2. In the event plaintiff elects to brief the issue of defendant Hermansen's domicile, defendant Hermansen shall, within 21 days of service with plaintiff's brief, file and serve a responsive brief, limited to 15 pages, along with a declaration relating any facts and attaching any evidence defendant Hermansen currently has that he was domiciled outside of the United States as of October 28, 2010. Thereafter, the matter shall be submitted on the record without oral argument, with a written order and/or findings and recommendations to be issued by the court.
IT IS ALSO HEREBY RECOMMENDED THAT:
1. Defendants Mode and Yarrington's motion to dismiss for lack of personal jurisdiction (dkt. no. 179) be granted in part and that plaintiff's claims against defendants Mode and Yarrington be severed under Fed. R. Civ.

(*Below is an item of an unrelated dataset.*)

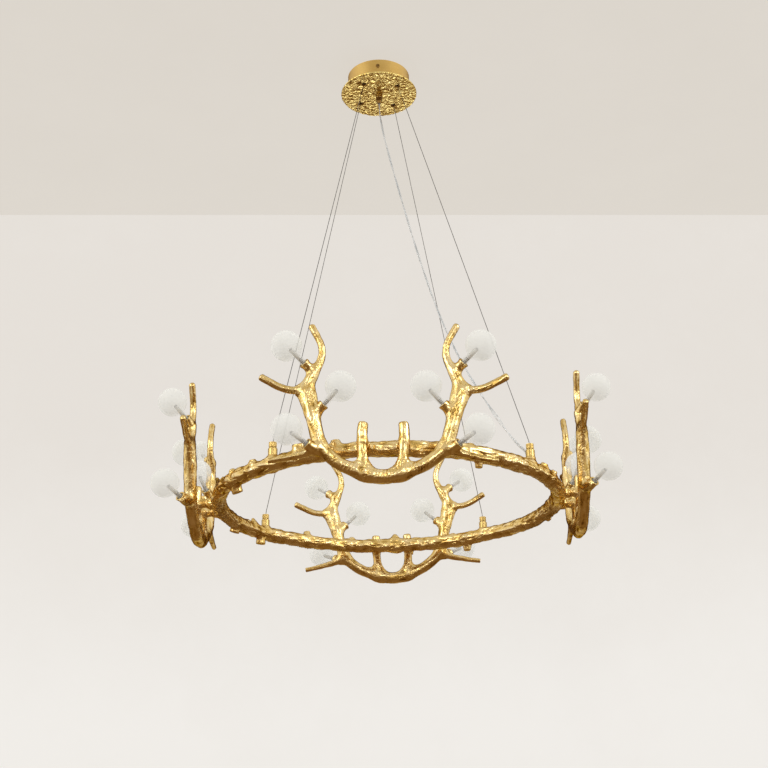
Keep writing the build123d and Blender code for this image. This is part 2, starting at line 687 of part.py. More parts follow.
holder_top = -neck_engagement - running_gap
holder_places = []
for angle in rack_angles.values():
    for lamp, side in lamp_sites.values():
        holder_places.append(rack_plane(angle).location * lamp_plane(lamp, side, holder_top).location)

with BuildPart() as lamp_holders:
    with Locations(*holder_places):
        add(lamp_holder.part)

with BuildPart() as lamp_capsules:
    with Locations(*holder_places):
        add(capsule.part)

for rack_name, angle in rack_angles.items():
    for lamp_name, site in lamp_sites.items():
        with BuildPart() as glass_globe:
            with Locations(rack_plane(angle).location * lamp_plane(*site).location):
                add(globe.part)
        glass_globe.part.label = f"{rack_name}_{lamp_name}_globe"
        export_step(glass_globe.part, f"parts/{rack_name}_{lamp_name}_globe.step")

# ------------------------------------------------------------------ labels and files
single_pieces = {
    "ceiling_bracket": ceiling_bracket,
    "canopy_cup": canopy_cup,
    "canopy_plate": canopy_plate,
    "side_screws": side_screws,
    "led_driver": led_driver,
    "driver_screws": driver_screws,
    "terminal_block": terminal_block,
    "wire_bushings": wire_bushings,
    "bushing_nuts": bushing_nuts,
    "wire_stops": wire_stops,
    "cord_gland": cord_gland,
    "gland_cap": gland_cap,
    "gland_nut": gland_nut,
    "branch_ring": branch_ring,
    "cord_inlet": cord_inlet,
    "rack_studs": rack_studs,
    "gripper_bodies": gripper_bodies,
    "power_cord": power_cord,
    "lamp_holders": lamp_holders,
    "lamp_capsules": lamp_capsules,
}
for name, piece in single_pieces.items():
    piece.part.label = name
    export_step(piece.part, f"parts/{name}.step")
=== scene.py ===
"""Looks of the antler chandelier: cast gold branch ring and antler racks, crumpled canopy plate,
frosted globes, steel wires and a clear twin flex, under a pale ceiling."""
from itertools import product
from math import cos, pi, radians, sin

import bpy
import numpy as np
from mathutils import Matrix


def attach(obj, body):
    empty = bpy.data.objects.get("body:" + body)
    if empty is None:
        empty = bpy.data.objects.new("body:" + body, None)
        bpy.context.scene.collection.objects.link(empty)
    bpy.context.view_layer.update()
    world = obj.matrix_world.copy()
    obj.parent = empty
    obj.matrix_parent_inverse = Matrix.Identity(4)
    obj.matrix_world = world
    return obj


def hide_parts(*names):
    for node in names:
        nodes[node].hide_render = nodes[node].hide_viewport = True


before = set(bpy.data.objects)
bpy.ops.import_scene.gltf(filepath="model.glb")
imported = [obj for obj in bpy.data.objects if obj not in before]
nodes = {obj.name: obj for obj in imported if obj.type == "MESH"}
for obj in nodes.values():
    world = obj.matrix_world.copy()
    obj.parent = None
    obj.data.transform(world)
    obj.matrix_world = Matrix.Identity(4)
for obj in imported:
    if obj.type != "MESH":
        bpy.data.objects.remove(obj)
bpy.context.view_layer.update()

import openvdb
from mathutils import Matrix, Vector

MM = 0.001

# ------------------------------------------------------------------ camera
camera_place = Vector((0.04417, -2.63926, -1.86362))
camera_right = Vector((0.99943823, 0.02630753, -0.02076407))
camera_up = Vector((0.02902147, -0.36946368, 0.92879187))
camera_back = Vector((0.01676265, -0.9288727, -0.37001961))

camera = bpy.data.objects.new("camera", bpy.data.cameras.new("camera"))
camera.data.lens = 59.73
camera.data.sensor_width = 36.0
camera.data.clip_end = 50.0
camera.matrix_world = Matrix.Translation(camera_place) @ Matrix(
    (camera_right, camera_up, camera_back)).transposed().to_4x4()
bpy.context.scene.collection.objects.link(camera)
bpy.context.scene.camera = camera
bpy.context.scene.view_settings.view_transform = "Standard"

# ------------------------------------------------------------------ sizes shared with the CAD, in mm
canopy_height = 46.0
plate_radius = 92.0
plate_thickness = 4.0
plate_wire_circle = 57.5    # radius at which the wires come out of the plate
ring_height = -1088.0
ring_radius = 362.3
rack_radius = 406.4
rack_lean = -1.6
boss_across = 38.0
boss_face_radius = 386.0
cup_bore = 14.6
cup_bore_depth = 17.8
globe_reach = 46.0          # from a cup's mouth to the middle of its globe
inlet_inward = 10.3         # of the cord's inlet, from the gripper's axis beside it
inlet_aside = 9.2
gripper_angles = {"near_left": -127, "near_right": -37, "far_right": 53, "far_left": 143}
gripper_seats = {"near_left": 17, "near_right": 23, "far_right": 17, "far_left": 17}   # above the ring
rack_angles = {"near": -90, "right": 0, "far": 90, "left": 180}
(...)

P. 21 and transferred to the United States District Court for the District of Vermont.
2. Defendant Hermansen's motion to dismiss for lack of personal jurisdiction (dkt. no. 151) be denied.
These findings and recommendations are submitted to the United States District Judge assigned to the case, pursuant to the provisions of 28 U.S.C. § 636(b)(1). Within fourteen (14) days after being served with these findings and recommendations, any party may file written objections with the court and serve a copy on all parties. Such a document should be captioned "Objections to Magistrate Judge's Findings and Recommendations." Any reply to the objections shall be served and filed within seven (7) days after service of the objections. The parties are advised that failure to file objections within the specified time may waive the right to appeal the District Court's order.